Le difficoltà del Manchester City mettono in crisi più il guardiolismo che Guardiola

Cinque sconfitte consecutive l’allenatore catalano non le aveva mai subite. Ha rinnovato il contratto con il City e ora prova a trovare il modo di ricostruirsi, alla faccia dei suoi tanti devoti e cloni

Dio è morto, la marcatura a uomo pure e anche gli adepti del guardiolismo non si sentono molto bene. Le cinque sconfitte consecutive del Manchester City – e dunque di Pep Guardiola – cominciate in Carabao Cup, continuate in Champions e finite (finite?) in Premier League – e insomma: miseria nera in tutti i luoghi e in tutti i laghi – hanno la parvenza di una striscia negativa, ma in realtà annunciano l’Armageddon. Nel falò delle perdute vanità e delle immaginifiche strategie tattiche con cui Pep da anni intrattiene le folle adoranti, lingue di fuoco si alzano verso il cielo, saettando come De Bruyne, ai bei tempi. (A proposito: che fine ha fatto De Bruyne? E’ tornato un paio di settimane fa ad assaggiare il campo dopo quasi due mesi di stop per infortunio e ora – scarsi i risultati – sta provando a ritornar se stesso, esattamente come stanno facendo il Pallone d’Oro Rodri, l’ex enfant prodige Foden, il granitico Stones e via celebrando i campioni di un tempo).

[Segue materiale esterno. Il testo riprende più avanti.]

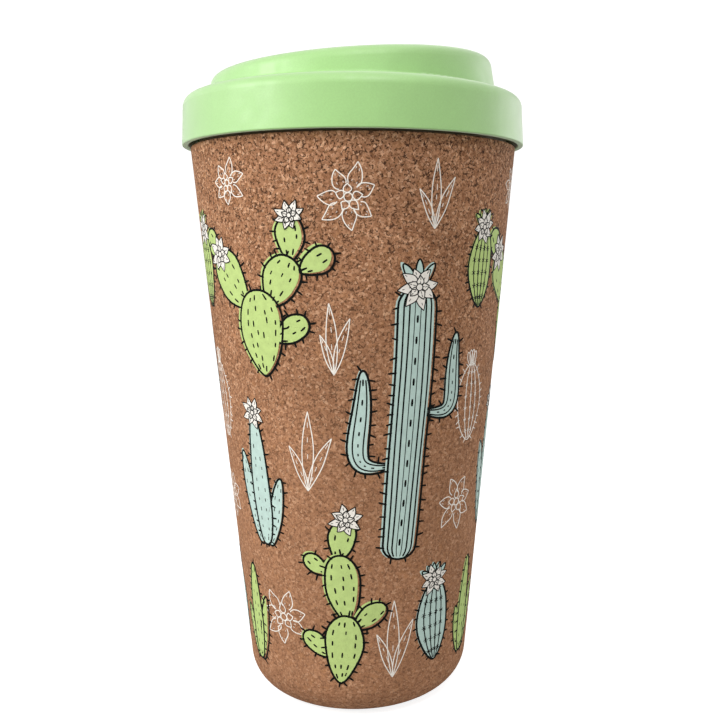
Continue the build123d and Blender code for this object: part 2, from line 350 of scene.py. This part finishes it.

Costretto dall’inattesa piega degli eventi a considerare il fallimento – e vien da immaginarlo come Malcom McDowell in Arancia Meccanica con le palpebre spalancate da un divaricatore oculare – l’uomo che ha innescato la new age del calcio ora commenta che “non ho mai vissuto una situazione così” e che comunque “niente dura per sempre, rilassatevi tutti…” E i suoi discepoli aggiungerebbero: rilassatevi voi che ora cercate famelici come iene la carcassa del Copernico con il maglioncino girocollo nero. Eppure, tutto è stato bellezza in quel movimento artistico – la Pep-Art – che in contesti diversi (Barcellona, Bayern Monaco, City) ha espresso la riproducibilità del tiki-taka, del falso nueve, della costruzione dal basso, dei terzini che “entrano” in campo e sequestrano la cabina di regia, dello spazio che è il mio centravanti, anche se lì dove c’era il vuoto cosmico riempito dalle magie di Messi oggi c’è Robocop Haaland. Ma tutto, anche, finisce prima di finire. A darne contezza: lo 0-4 casalingo di sabato, contro un Tottenham ringalluzzito da tanta altrui mediocrità, una sconfitta che stabilisce il punto più basso degli anni di Guardiola a Manchester.

La vulnerabilità non si addice a Pep. E forse è (anche) per questo che con un colpo di coda non previsto dalla sceneggiatura, in questi giorni ha annunciato il rinnovo del contratto, con scadenza 2027, nonostante i noti guai – mancato rispetto del fair play finanziario – del City, aggrappato alla sentenza di quello che è già stato definito “il processo del secolo” e zavorrato da infrazioni contestate in numero di 115 (80 finanziarie e 35 di mancata collaborazione con le indagini avviate dalla Premier) e seminate in 14 anni in cui il club di proprietà del consorzio Abu Dhabi United Group (Adug) ha stravolto i connotati del calcio. Barando, forse. Rischiando molto, ora. Tira un’aria pesantissima, ma Guardiola ha già individuato un nuovo orizzonte e (sicuro) troverà come il mago Copperfield un nuovo verbo. Il problema però non è il Guardiola che è in lui, ma il Guardiola che è in noi. Come sentinelle che non cedono al sonno, nell’ora più buia (questa) i Guardiola-Boys vegliano in attesa che una nuova rivelazione riempia loro la vita, o almeno l’area di rigore in una transizione difensiva.